**Material**
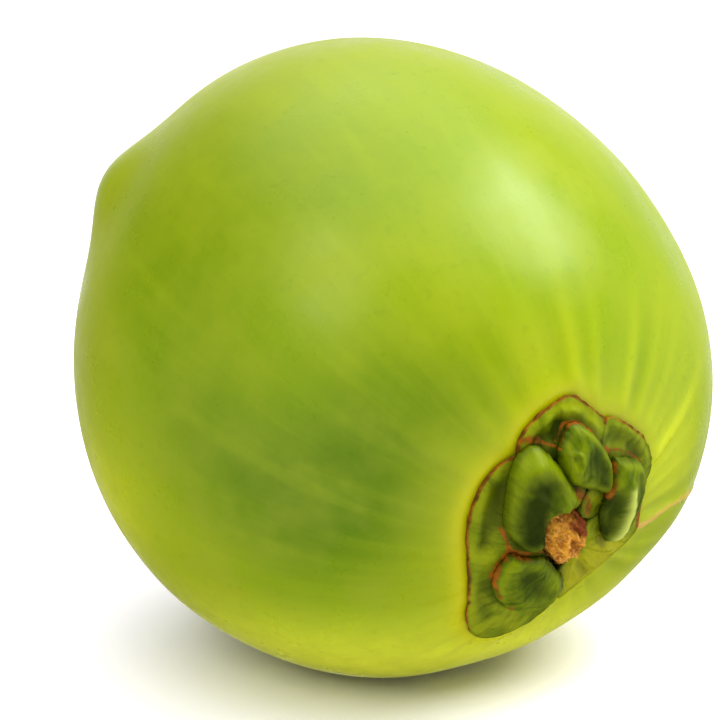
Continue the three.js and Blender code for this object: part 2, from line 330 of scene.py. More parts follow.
def waves(points, wavelength, count, seed):
    """Smooth uneven waves through space, about -1 to 1, from plane waves in seeded directions."""
    draw = np.random.default_rng(seed)
    total = np.zeros(points.shape[:-1])
    for _ in range(count):
        heading = draw.normal(size=3)
        heading *= 2 * math.pi / (wavelength * draw.uniform(0.7, 1.4) * np.linalg.norm(heading))
        total += np.cos(points @ heading + draw.uniform(0, 2 * math.pi))
    return total / math.sqrt(count)


def husk_radius(polar, azimuth):
    """Distance from the fruit's centre to the husk's plain surface."""
    c = np.cos(np.radians(polar))
    ring = np.sin(np.radians(polar)) ** 2
    toward_knuckle = direction(KNUCKLE["polar"], KNUCKLE["azimuth"])
    from_knuckle = angle_between(direction(polar, azimuth), toward_knuckle)
    flutes = np.cos(np.radians(FLUTE_COUNTS[0] * azimuth))
    flutes = flutes + np.cos(np.radians(FLUTE_COUNTS[1] * azimuth + FLUTE_PHASE))
    flutes_rise = 1 - fade(polar, FLUTE_NEAR, FLUTE_FULL)
    flutes_show = flutes_rise * fade(polar, FLUTE_FULL, FLUTE_FAR)
    share = (
        1
        + LENGTHENING * (3 * c * c - 1) / 2
        + EGG * (5 * c**3 - 3 * c) / 2
        + RIDGE_HEIGHT * ring * np.cos(np.radians(3 * (azimuth - RIDGE_AZIMUTH)))
        + OVAL * ring * np.cos(np.radians(2 * (azimuth - OVAL_AZIMUTH)))
        - STALK_END_FLATTENING * bell(polar, STALK_END_SPREAD)
    )
    return (
        share * FRUIT_RADIUS
        + KNUCKLE["height"] * bell(from_knuckle, KNUCKLE["spread"])
        + TIP["height"] * bell(180 - polar, TIP["spread"])
        + FLUTE_DEPTH / 2 * flutes * flutes_show
    )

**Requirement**
Word for word, restate all of the data shown above.

**The answer**
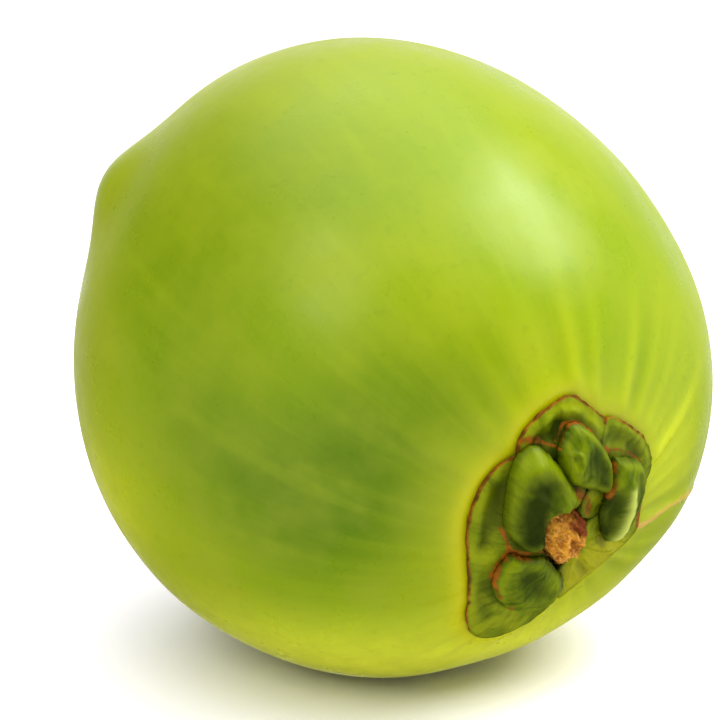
Continue the three.js and Blender code for this object: part 2, from line 330 of scene.py. More parts follow.
def waves(points, wavelength, count, seed):
    """Smooth uneven waves through space, about -1 to 1, from plane waves in seeded directions."""
    draw = np.random.default_rng(seed)
    total = np.zeros(points.shape[:-1])
    for _ in range(count):
        heading = draw.normal(size=3)
        heading *= 2 * math.pi / (wavelength * draw.uniform(0.7, 1.4) * np.linalg.norm(heading))
        total += np.cos(points @ heading + draw.uniform(0, 2 * math.pi))
    return total / math.sqrt(count)


def husk_radius(polar, azimuth):
    """Distance from the fruit's centre to the husk's plain surface."""
    c = np.cos(np.radians(polar))
    ring = np.sin(np.radians(polar)) ** 2
    toward_knuckle = direction(KNUCKLE["polar"], KNUCKLE["azimuth"])
    from_knuckle = angle_between(direction(polar, azimuth), toward_knuckle)
    flutes = np.cos(np.radians(FLUTE_COUNTS[0] * azimuth))
    flutes = flutes + np.cos(np.radians(FLUTE_COUNTS[1] * azimuth + FLUTE_PHASE))
    flutes_rise = 1 - fade(polar, FLUTE_NEAR, FLUTE_FULL)
    flutes_show = flutes_rise * fade(polar, FLUTE_FULL, FLUTE_FAR)
    share = (
        1
        + LENGTHENING * (3 * c * c - 1) / 2
        + EGG * (5 * c**3 - 3 * c) / 2
        + RIDGE_HEIGHT * ring * np.cos(np.radians(3 * (azimuth - RIDGE_AZIMUTH)))
        + OVAL * ring * np.cos(np.radians(2 * (azimuth - OVAL_AZIMUTH)))
        - STALK_END_FLATTENING * bell(polar, STALK_END_SPREAD)
    )
    return (
        share * FRUIT_RADIUS
        + KNUCKLE["height"] * bell(from_knuckle, KNUCKLE["spread"])
        + TIP["height"] * bell(180 - polar, TIP["spread"])
        + FLUTE_DEPTH / 2 * flutes * flutes_show
    )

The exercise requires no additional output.